The US military began its largest war games in the Pacific region Monday -- an annual training exercise with troops from Thailand, Japan, Indonesia and Singapore, now joined by South Korea.

At the opening ceremony in the eastern Thai province of Rayong, US Ambassador Eric G. John said that the "Cobra Gold" exercise, now in its 29th year, had become a "multinational showcase event".

"The US continues to view this exercise, which is our premier training event in Thailand, as an important symbol of US military commitment to maintaining peace and security in Asia," he told the audience.

John welcomed South Korea's participation in the event, which runs until February 11 and will see soldiers, sailors, marines and airmen from the six countries taking part in operations across Thailand.

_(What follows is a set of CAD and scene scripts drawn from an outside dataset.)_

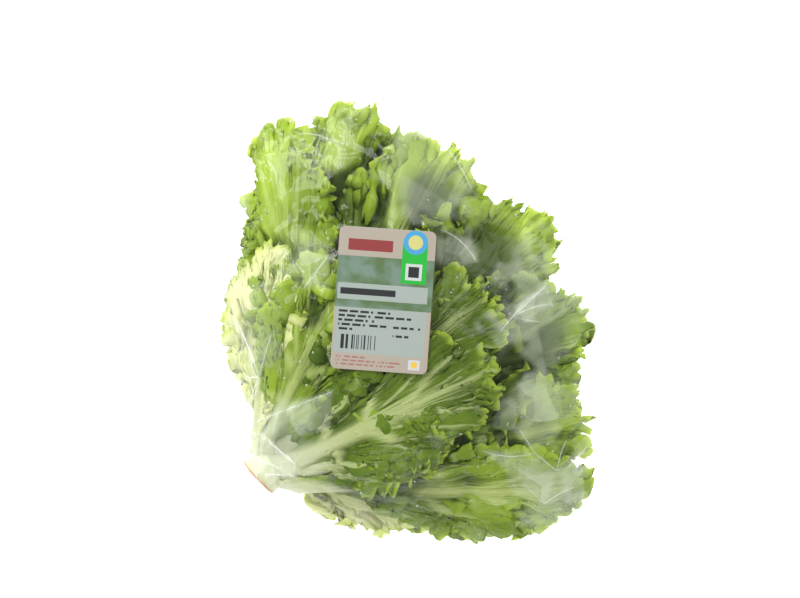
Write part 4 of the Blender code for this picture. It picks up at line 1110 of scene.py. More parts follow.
@dataclass(frozen=True)
class LeafFinish:
    """Fresh lettuce blade with paler ribs, a bright thin rim that is partly a painted highlight, and
    painted shade where it lies in the head's hollows. Colours are linear.
    """

    name: str
    blade: Colour = (0.35, 0.51, 0.035)
    deep: Colour = (0.205, 0.32, 0.012)
    rib: Colour = (0.72, 0.82, 0.32)
    base: Colour = (0.84, 0.88, 0.66)
    # Rim colour: the margin's paler green, brightened further as a painted highlight along the thin edge.
    rim: Colour = (0.62, 0.80, 0.10)
    glow: Colour = (0.60, 0.76, 0.10)
    # The colour of the painted shade in the hollows, and how far it goes.
    shade: Colour = (0.045, 0.09, 0.006)
    hollow_shade_depth: float = 0.9
    through: float = 0.34
    sheen: float = 0.22

    def material(self) -> bpy.types.Material:
        """Builds the nodes."""
        g = Graph(self.name)
        vein, rim, way = g.field("vein"), g.field("rim"), g.field("way")
        cloud = g.noise(28, 3).eased(0.38, 0.66)
        colour = g.blend(cloud, self.blade, self.deep)
        # The rim is brightened: partly the margin's paler green, partly a painted highlight.
        colour = g.blend(rim * 0.9, colour, self.rim)
        colour = g.blend(vein * 0.85, colour, self.rib)
        white = (1.0 - way.eased(0.0, 0.36)) * 0.85
        colour = g.blend(white, colour, self.base)
        # Painted shade: the blade darkens where it lies deep in a hollow of the head.
        hollow_shade = g.field("hollow_shade")
        colour = g.blend(hollow_shade * self.hollow_shade_depth, colour, self.shade)
        height = g.cells("SMOOTH_F1", g.place(), 170) * -1.0 + g.noise(420, 3) * 0.5
        normal = g.bump(height, 1.1 * MM, 0.7)
        rough = g.noise(60, 2) * 0.25 + 0.28
        outside = g.surface(
            {"Base Color": colour, "Roughness": rough, "Specular IOR Level": self.sheen, "Normal": normal}
        )
        glow = g.blend(vein * 0.6, self.glow, self.rib)
        glow = g.blend(white, glow, self.base)
        # The same painted shade darkens the light let through.
        glow = g.blend(hollow_shade * self.hollow_shade_depth, glow, self.shade)
        inside = g.add("ShaderNodeBsdfTranslucent", None, {"Color": glow, "Normal": normal})
        return g.end(g.mix_shader(rim * 0.2 + self.through, outside, inside))


LEAF_FINISHES = {
    Tone.FRESH: LeafFinish("lettuce_fresh"),
    # Painted light: a near-white copy of the green for outer leaves, as if lit through from the table
    # below.
    Tone.PAINTED_LIT: LeafFinish(
        "lettuce_pale",
        blade=(0.92, 0.96, 0.52),
        deep=(0.82, 0.90, 0.38),
        glow=(0.97, 0.99, 0.6),
        hollow_shade_depth=0.1,
        through=0.4,
    ),
    Tone.DEEP: LeafFinish(
        "lettuce_deep",
        blade=(0.175, 0.285, 0.018),
        deep=(0.085, 0.15, 0.006),
        rib=(0.76, 0.85, 0.38),
        glow=(0.46, 0.66, 0.05),
    ),
    # Heart leaves: a darker copy of the fresh finish, painted shade for leaves deep in the head.
    Tone.HEART: LeafFinish(
        "lettuce_heart",
        blade=(0.17, 0.27, 0.03),
        deep=(0.09, 0.16, 0.01),
        glow=(0.40, 0.58, 0.04),
    ),
}


@dataclass(frozen=True)
class FilmFinish:
    """Clear film: it shows what is under it, glints, and is milky where it is misted; it is whiter along
    its creases, a painted highlight, and where it lies double, partly a painted reflection.
    """

    name: str = "clear_film"
    body: Colour = (0.86, 0.92, 0.74)
    mist: float = 0.24
    glint: float = 0.5
    most_shine: float = 0.2
    most_milk: float = 0.9

    def material(self) -> bpy.types.Material:
        """Builds the nodes."""
        g = Graph(self.name)
        mist, crease = g.field("mist"), g.field("crease")
        each = g.cells("F1", self.warped(g), 30, out="Color")
        milk = mist * (each * 0.8 + 0.4) * self.mist
        # Painted highlight along the creases, and whiter film where it lies double, partly a painted
        # reflection.
        milk = milk + g.field("double_and_reflection") * (each * 0.9 + 0.3) + crease * 0.25
        facets = self.facets(g, 26) + self.facets(g, 70) * 0.35
        normal = g.bump(facets + g.noise(120, 2) * 0.08, 5.0 * MM, 0.8)
        edge = g.add("ShaderNodeFresnel", None, {"IOR": 1.42, "Normal": normal})
        veil = g.surface({"Base Color": self.body, "Roughness": 0.3, "Normal": normal})
        shine = g.surface({"Base Color": WHITE, "Metallic": 1.0, "Roughness": 0.07, "Normal": normal})
        shown = (edge * self.glint).maths("MINIMUM", self.most_shine)
        clear = g.mix_shader(shown, g.nothing(), shine)
        return g.end(g.mix_shader(milk.maths("MINIMUM", self.most_milk), clear, veil))

    @staticmethod
    def facets(g: Graph, scale: float) -> Value:
        """Flat faces with sharp lines between them, as in creased film."""
        return g.cells("DISTANCE_TO_EDGE", FilmFinish.warped(g), scale)

    @staticmethod
    def warped(g: Graph) -> Value:
        """Places pushed about a little, so that the faces are uneven."""
        push = g.add("ShaderNodeTexNoise", None, {"Vector": g.place(), "Scale": 14.0}, out="Color")
        settings = {"data_type": "RGBA", "blend_type": "ADD"}
        return g.add("ShaderNodeMix", settings, {0: 0.03, 6: g.place(), 7: push}, out=2)


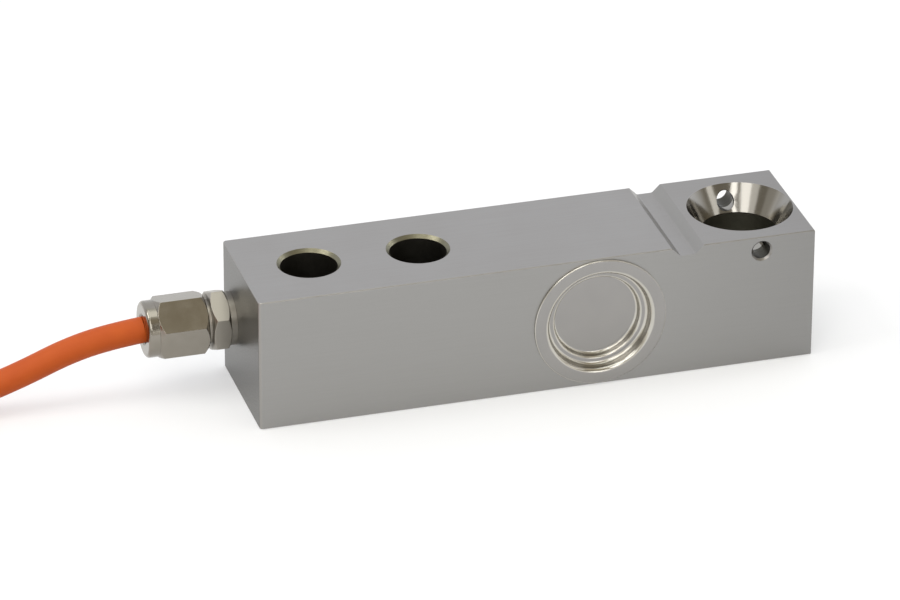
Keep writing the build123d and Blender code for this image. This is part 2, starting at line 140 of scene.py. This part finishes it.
cableSettings = {
    "diameter": 6.0,
    "length": 3000.0,  # the usual length of such a cable
    "exit": (-49.1, 8.5, 15.9),
    "route": [  # (distance out of the gland, height of the centre)
        (8.0, 15.2),
        (17.5, 13.0),
        (27.5, 8.9),
        (37.5, 5.6),
        (46.0, 4.1),
        (52.0, 3.8),
        (58.0, 3.8),
    ],
    "hankX": -187.0,
    "halfSide": 50.0,
    "outerRadius": 24.0,
    "innerRadius": 18.0,
    "firstHeight": 3.75,
    "layers": 5,
    "turnSteps": 8,
    "roundness": 8,  # steps round the cable, and between two points of its route
    "sidePlaces": (-44.0, -32.0, -20.0, -7.0, 7.0, 20.0, 32.0, 44.0),
    # Where along a side the cable changes its place, so that no two turns change it together
    "descend": (-46.0, -18.0),
    "shift": (-14.0, 14.0),
    "climb": (18.0, 46.0),
    # From the hank's centre: (along, aside, height)
    "leadIn": [
        (72.5, 0.0, 3.8),
        (65.2, -1.1, 3.8),
        (58.1, -3.3, 3.8),
        (51.4, -6.5, 3.8),
        (28.5, -17.5, 3.78),
        (21.8, -20.7, 3.76),
        (14.7, -22.9, 3.75),
        (7.4, -24.0, 3.75),
        (0.0, -24.0, 3.75),
        (-44.0, -24.0, 3.75),
    ],
    "farEnd": [
        (-44.0, 17.7, 9.3),
        (-35.0, 16.3, 7.9),
        (-26.0, 13.9, 6.2),
        (-17.0, 11.2, 4.8),
        (-8.0, 9.4, 4.0),
        (0.0, 9.0, 3.8),
        (8.0, 9.0, 3.8),
        (16.0, 9.0, 3.8),
    ],
}


def levelHeight(level):
    return cableSettings["firstHeight"] + level * cableSettings["diameter"]


# A half-turn at one end of the hank: its points stand outside the turn by half a step's secant
def endTurn(end, radius, level):
    step = 180 / cableSettings["turnSteps"]
    reach = radius / cos(radians(step / 2))
    points = []
    for index in range(cableSettings["turnSteps"]):
        around = radians(end * 90 - (index + 0.5) * step)
        along = end * cableSettings["halfSide"] + reach * cos(around)
        points.append((along, reach * sin(around), levelHeight(level)))
    return points


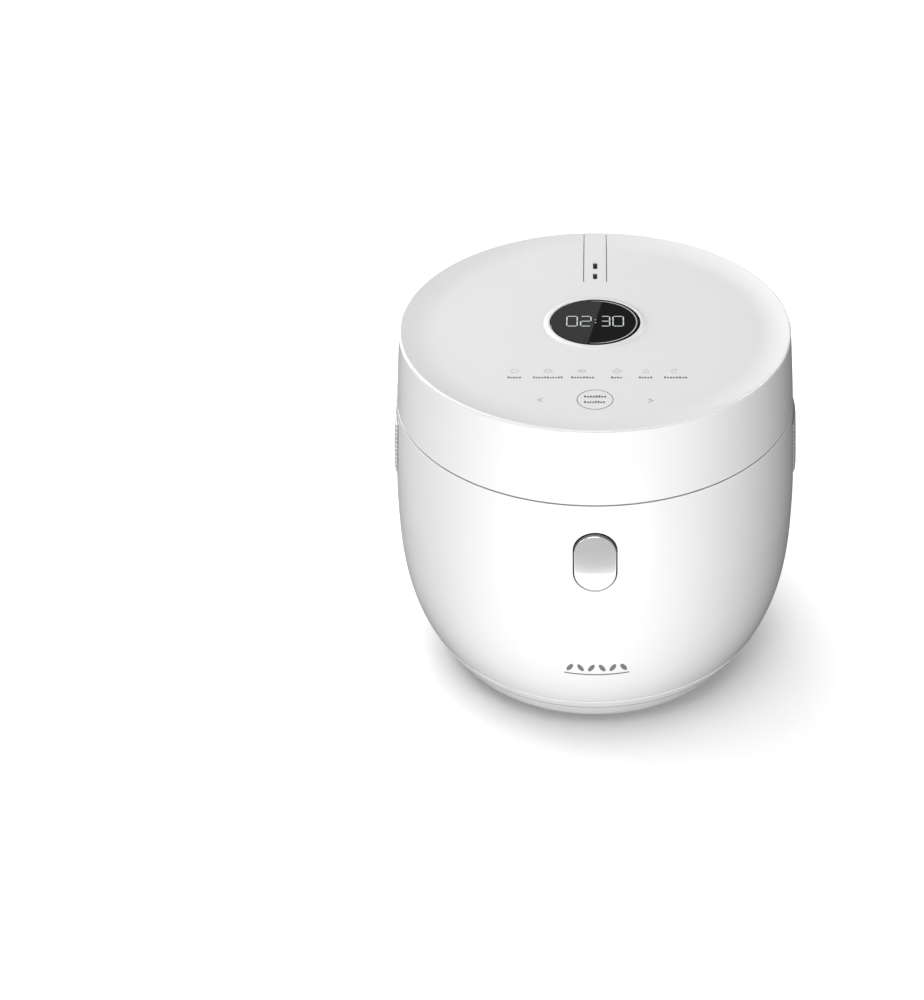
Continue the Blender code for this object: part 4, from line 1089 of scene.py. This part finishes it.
def lid_frame():
    """Inner tray of the lid with the hinge arm, the steam duct and the latch slot."""
    rim_r = room("lid_frame")[1].x
    low_z = 0.1906
    rim_z = 0.1970
    flange_z = 0.1928
    deck_z = 0.1978
    deck_top = 0.1998
    outline = [(rim_r, low_z), (rim_r, rim_z), (rim_r - 0.0020, rim_z)]
    outline += [(rim_r - 0.0020, flange_z), (0.1092, flange_z), (0.1080, deck_top)]
    outline += [(0.0120, deck_top), (0.0120, deck_z), (0.1060, deck_z), (0.1074, low_z)]
    tray = fine(turned(rounded(outline, 0.0005)), "lid_frame")

    y, z = at = (HINGE_AT.y, HINGE_AT.z)
    half_w = 0.0095
    arm_low = 0.1912
    arm_top = 0.1948
    arm = [(0.1140, arm_low), (0.1140, arm_top), (y - 0.001, arm_top), (y + 0.0035, arm_low)]
    arm += [(y + KNUCKLE_R, z), (y - KNUCKLE_R, z), (y - KNUCKLE_R, arm_low)]
    knuckle = softened(rod(KNUCKLE_R, -half_w, half_w, at, "X", 64), 0.0006)
    add(tray, softened(prism(arm, -half_w, half_w, "X"), 0.0006), knuckle)
    cut(tray, rod(0.0022, -0.015, 0.015, at, "X"))

    duct = middle("steam_seal")
    add(tray, rod(0.0070, 0.1990, 0.2038, (duct.x, duct.y)))
    slot = rounded(rectangle((-0.0105, -0.1215), (0.0105, -0.1088)), 0.0010)
    cut(tray, rod(0.0042, 0.190, 0.210, (duct.x, duct.y)), prism(slot, 0.1880, 0.1990))
    stands_for(tray)


def latch():
    """Hooked lever behind the button, and the bar that it holds."""
    low, high = room("latch_lever")
    at = (LATCH_AT.y, LATCH_AT.z)
    back = LATCH_AT.y + 0.0012
    front = LATCH_AT.y - 0.0012
    nose = back + 0.0017
    hook_z = 0.1948
    outline = [(front, low.z, 0.0004), (back, low.z, 0.0004), (back, hook_z, 0.0)]
    outline += [(nose, hook_z, 0.0002), (nose, hook_z + 0.0008, 0.0004)]
    outline += [(back, high.z, 0.0006), (front, high.z, 0.0008)]
    lever = fine(prism(rounded(outline, 0.0), low.x, high.x, "X"), "latch_lever")
    add(lever, rod(0.0026, low.x, high.x, at, "X"))
    cut(lever, rod(0.0013, -0.012, 0.012, at, "X"))
    stands_for(lever)

    low, high = room("latch_strike")
    at = middle("latch_strike")
    bar = rod((high.z - low.z) / 2, low.x, high.x, (at.y, at.z), "X", 32)
    stands_for(fine(softened(bar, 0.0002), "latch_strike"), even=True)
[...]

He said the focus of the exercise was on joint peacekeeping operations and humanitarian and disaster responses, for which it offered "unparalleled" preparation, citing the 2004 tsunami relief operation as an example.

"It's imperative that our separate militaries learn to work with each other -- together -- and rehearse for the day their services are needed to answer that call for help," he said.

"As Cobra Gold is the US military's largest exercise in the Pacific region -- and indeed, the largest exercise of its kind in Asia -- we welcome the contributions of all the nations who will participate in the coming days," he said.

In total representatives from more than 20 countries will participate, observe or support, he added.

Thailand and the United States are long-time allies, but a large sum of US military assistance to the Southeast Asian nation was suspended after a Thai coup in 2006. The aid was resumed after elections in December 2007.